Saturday, June 2, 2007

A Shepherd's Heart

I have five children, thanks to college graduation, they're all at home again, at least for a little while. One of the elders in my church has six kids. He told me something years ago that has always stuck in my memory, and that now can be verified by my own experience. There is a sense of peace and satisfaction that comes when all of them are in bed at the end of the day; safe, sound, and snoring. Until then, there's always a bit of tension or concern, at least enough to keep rest at bay. When one or more are gone, you can remember them in prayer, but it's not quite the same as seeing them zonked out under the covers!

As a pastor, I "worry" about my people. I believe I should be at least a big brother to them, but the truth is, I feel like a father in so many ways. I want to protect them from the predations of wolves. I want to teach them the family business and see them step forward into responsibility and productivity. I enjoy hearing them tell me about their lives, how things went when they tried something, what they've noticed, what they learned, or what God said to them. I like being there in the seasons of life with them, watching them go through their paces.
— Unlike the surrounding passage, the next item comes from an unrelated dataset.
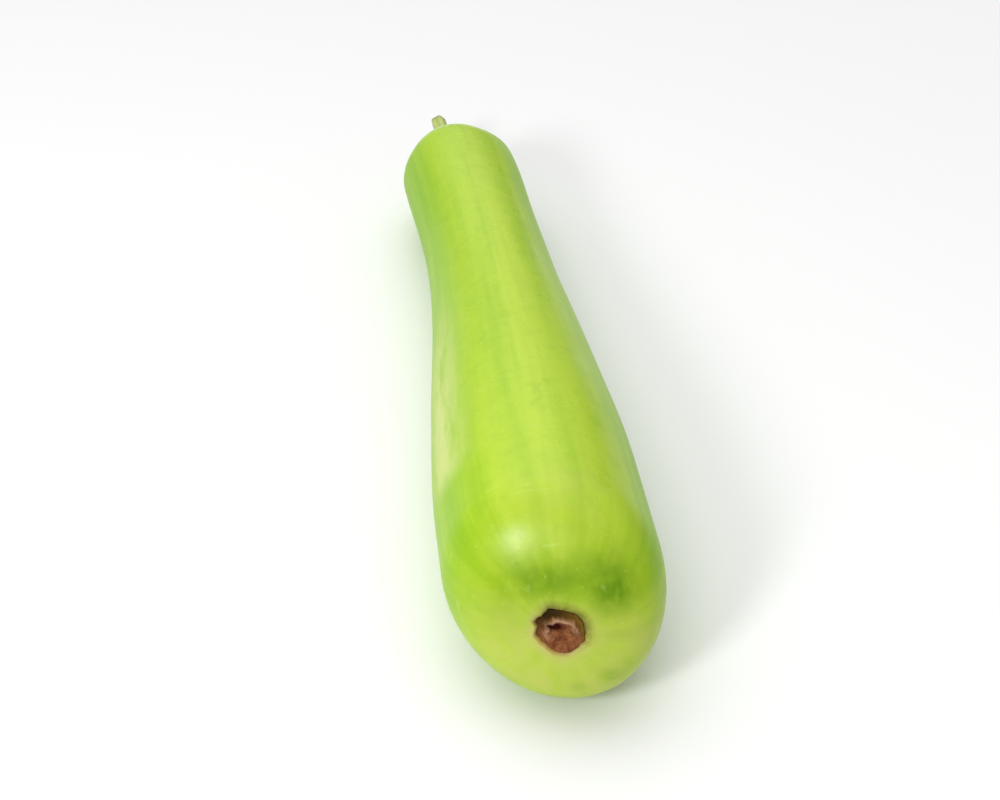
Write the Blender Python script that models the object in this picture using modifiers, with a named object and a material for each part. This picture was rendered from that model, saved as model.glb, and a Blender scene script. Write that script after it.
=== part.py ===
"""A bottle gourd, as picked, lying on its side: the fruit, its cut stem and its dried blossom scar.

Units are metres and +Z is up. The gourd lies along Y, with its blossom end towards -Y and its stem towards +Y,
and it rests on two small flats, one under the bulb and one under the shoulder. The origin is on the surface,
under the middle of the whole gourd.

Each piece starts as a turned shape about the gourd's own axis, with its blossom end at height 0 and its stem at
the top. Formulas then give it relief, bend its neck and slant its blossom end, and it is laid down.
"""

import math

import bmesh
import bpy
from mathutils import Matrix, Vector

# The fruit's outline. Shares are parts of the fruit's length, counted from the blossom end.
FRUIT_LENGTH = 0.388
BULB_RADIUS = 0.0443
NECK_RADIUS = 0.0308
BULB_SHARE = 0.163
NECK_SHARE = 0.777
TAPER_POWER = 1.15
SHOULDER_SWELL = 0.0007
SHOULDER_SHARE = 0.90
SHOULDER_SPREAD = 0.07
BLOSSOM_CAP_LENGTH = 0.0376
BLOSSOM_CAP_POWER = 2.5
STEM_CAP_LENGTH = 0.0296
STEM_CAP_POWER = 2.05

# How the fruit departs from a straight turned shape. Slants are rises along the axis for each metre across.
NECK_BEND = 0.0099
NECK_BEND_FROM = 0.5
BLOSSOM_SLANT_SIDE = -0.263
BLOSSOM_SLANT_DOWN = -0.39
BLOSSOM_SLANT_TO = 0.3

# The hollow round the stem, the lobes round it, and the faint flutes that they leave down the neck.
DIMPLE_DEPTH = 0.0048
DIMPLE_RADIUS = 0.014
LOBES = 5
LOBE_UNEVENNESS = 0.12
CREASE_DEPTH = 0.0024
CREASE_SHARPNESS = 5
CREASE_START = 0.0060
CREASE_GROWTH = 0.0100
CREASE_FADE = 0.0115
FLUTE_DEPTH = 0.0004
FLUTE_FADE = 0.0960

# The pit at the blossom end. It is oval, wide across and low, and its outline is torn. Each torn corner has its
# turn in degrees, counted from the gourd's +X side downwards, and its reach as a share of the oval's.
PIT_HALF_WIDTH = 0.0092
PIT_HALF_HEIGHT = 0.0080
PIT_DEPTH = 0.0030
PIT_WALL = 0.0005
PIT_LIP = 0.0012
PIT_BLEND = 0.0170
PIT_OFFSET = Vector((-0.0016, 0.0, 0.0))
TORN_CORNERS = (
    (-174.0, 0.92),
    (-163.0, 1.07),
    (-140.0, 0.93),
    (-122.0, 0.99),
    (-113.0, 1.08),
    (-96.0, 0.98),
    (-70.0, 1.00),
    (-28.0, 1.09),
    (5.0, 1.07),
    (21.0, 1.14),
    (38.0, 1.00),
    (57.0, 1.02),
    (82.0, 1.08),
    (105.0, 1.04),
    (128.0, 0.93),
    (155.0, 1.02),
)

# The scar in the pit: a corky disc a little below the pit's middle, with a raised ring and a small hollow.
GAP = 0.0003
SCAR_THICKNESS = 0.0010
DISC_RADIUS = 0.0070
DISC_PLACE = Vector((0.0006, 0.0018, 0.0))
DISC_HEIGHT = 0.0007
DISC_EDGE = 0.0018
RING_RADIUS = 0.0059
RING_WIDTH = 0.0013
RING_HEIGHT = 0.0006
KNOB_SPACING = 0.0030
KNOB_SHARE = 0.25
HOLLOW_PLACE = Vector((-0.0019, -0.0010, 0.0))
HOLLOW_HALF_WIDTH = 0.0031
HOLLOW_HALF_HEIGHT = 0.0015
HOLLOW_DEPTH = 0.0009

# The stem, from its flared foot in the hollow to its cut end.
STEM_LENGTH = 0.049
STEM_RADIUS = 0.0036
FOOT_RADIUS = 0.0072
FOOT_LENGTH = 0.0070
CUT_RADIUS = 0.0041
CUT_LENGTH = 0.0100
CUT_SINK = 0.0006
RIDGES = 5
RIDGE_SHARE = 0.10
RIDGE_TWIST = 0.9
STEM_BOW = Vector((0.0012, 0.0012, 0.0))

# How the gourd lies. It is pressed into the surface by this much, which makes the two flats.
REST_PRESS = 0.0012
SETTLE_PASSES = 3

# How finely the pieces are faceted.
FRUIT_STEPS = 60
CAP_RINGS = 15
BODY_RINGS = 22
STEM_STEPS = 30
STEM_RINGS = 18
SCAR_STEPS = 60
SCAR_RINGS = 9
WELD = 0.00001
SHARP_ANGLE = math.radians(50.0)

SKIN_COLOUR = (0.42, 0.66, 0.06, 1.0)
STEM_COLOUR = (0.36, 0.44, 0.13, 1.0)
SCAR_COLOUR = (0.20, 0.075, 0.035, 1.0)


def clamp(value):
    """The value, held between 0 and 1."""
    return min(max(value, 0.0), 1.0)


def smooth(value):
    """A soft step from 0 to 1 as the value goes from 0 to 1."""
    t = clamp(value)
    return t * t * (3.0 - 2.0 * t)


def hump(distance, spread):
    """A bell curve of height 1, that far from its middle."""
    return math.exp(-((distance / spread) ** 2))


def rounded_end(reach, length, power):
    """The share of the full radius at that reach from the tip of a rounded end."""
    return (1.0 - (1.0 - clamp(reach / length)) ** power) ** (1.0 / power)


def fruit_radius(height):
    """The fruit's radius at that height on its axis, with both ends rounded off."""
    share = height / FRUIT_LENGTH
    taper = 0.5 + 0.5 * math.cos(math.pi * clamp((share - BULB_SHARE) / (NECK_SHARE - BULB_SHARE)))
    body = NECK_RADIUS + (BULB_RADIUS - NECK_RADIUS) * taper**TAPER_POWER
    body += SHOULDER_SWELL * hump(share - SHOULDER_SHARE, SHOULDER_SPREAD)
    blossom = rounded_end(height, BLOSSOM_CAP_LENGTH, BLOSSOM_CAP_POWER)
    stem = rounded_end(FRUIT_LENGTH - height, STEM_CAP_LENGTH, STEM_CAP_POWER)
    return body * blossom * stem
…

There is a certain movement afoot today that resents that kind of patriarchal thinking-- that a pastor would consider the folk of the congregation "his", or that he would feel fatherly about them. So old school! Those of that ilk do not want a pastor but a host, it seems to me.

There's also a school of thought out there that's very pragmatic about organizational behavior and the "business" of church. Those of that ilk would see my feelings as a detriment to growth and an inhibitor to leadership. Some sheep, in that kind of view, don't need to be there if they're not part of the demographic the church entrepreneur is trying to recruit or if they're not in tune with his vision. Leadership is about making tough decisions. Not getting bogged down in a singular problem is a ticket to progress: keep the train rolling at all costs! Just because church is about sheep doesn't mean the pastor has to step in something sticky! ;-) Pastors that buy into this kind of thinking end up as the CEO of Joe Schmo & Sons, Religious Practitioners, LLC.

I have a different dream. Jesus said to his Father, in the midst of his high priestly prayer, "None has been lost except the one doomed to destruction so that Scripture would be fulfilled." Jesus could bear to let a nonbeliever go, but if one was a believer, he couldn't bear to lose any. I don't know how to follow another example but his. So with fatherly concern, I'll rest much easier, when the twilight closes on the longest day's labor, and I see all the children that have been in my charge under the cover of Jesus' arms in glory. In the meantime, God, grant me neither keen business sense nor savvy marketing skills but simply a shepherd's heart.


  1. I appreciate this post. It certainly isn't a concept you hear much of today. But I think your point is valid.

  2. Robert,
    Welcome to the Sound. I went to Bible College in the twin cities, so it's always nice to hear from one of the frozen chosen. Thanks for the affirmation, sometimes I feel all alone in this perspective.

  3. Wow, I almost fell off my chair reading this post, is there anyway that you can send this post to everyone that calls themsleves "pastor", they need to read it.

  4. Thanks for sharing your Pastor's heart. We have far too many CEO's and talk show moderators as it is in the church.

  5. @Anon,
    I hope that chair is a low one, 'cause I don't know who you are and it would break my heart to think I caused you injury. ;-)

    I won't send this post to anyone, wouldn't even know whom to start with, but you are welcome to forward it to anyone you'd like.

    Thanks for the visit and the nice comment.

  6. As one of your flock I can say that for the many years you have been at Evangel you have lived this post before my eyes. God has done us a great service by blessing us with such a gift as you for our shepherd. Thanks!! Your the best!!

  7. Heanous,
    You are too kind. I only hope I can live up to your press clipping in the future! Thanks for the encouraging word.

  8. @Dr. D,
    Thanks for stopping in. Your comment makes me wonder what would happen in the American church if shepherds were encouraged to pastor rather than posture.

  9. What a refreshing post! I agree that pastor's should love their people, and that people should love each other (including the pastor). My dad was a pastor when I was growing up and he was the kind that really loved people and lived in real realationship with people in his church and community (with lots of good fruit too). It was a great example to me that God is still using in my life today.

  10. @Jul,
    From that short description of your father, it's obvious to me that I don't measure up to his example. However, I'm so grateful for those kinds of examples in my life and for his example in yours. They show us we don't have to buy into today's wisdom, that in its practice has effectively ripped the heart and soul of church clean out of her. What's left? Institution and ego devoid of love and the Holy Spirit!

  11. It is a pleasure to read such heartfelt sentiments. As one who has seen the reality first hand of such Pastoral Passion. I can only echo what other commenters have said. It is easy to see what is meant in Galatians 5:6 "What is important is faith expressing itself in love."

  12. meatloaf,
    Welcome to the Sound. I think I know who you are, (that is) if your screen mame is your handle. Regardless, thanks for the kind words and encouragement, and God bless.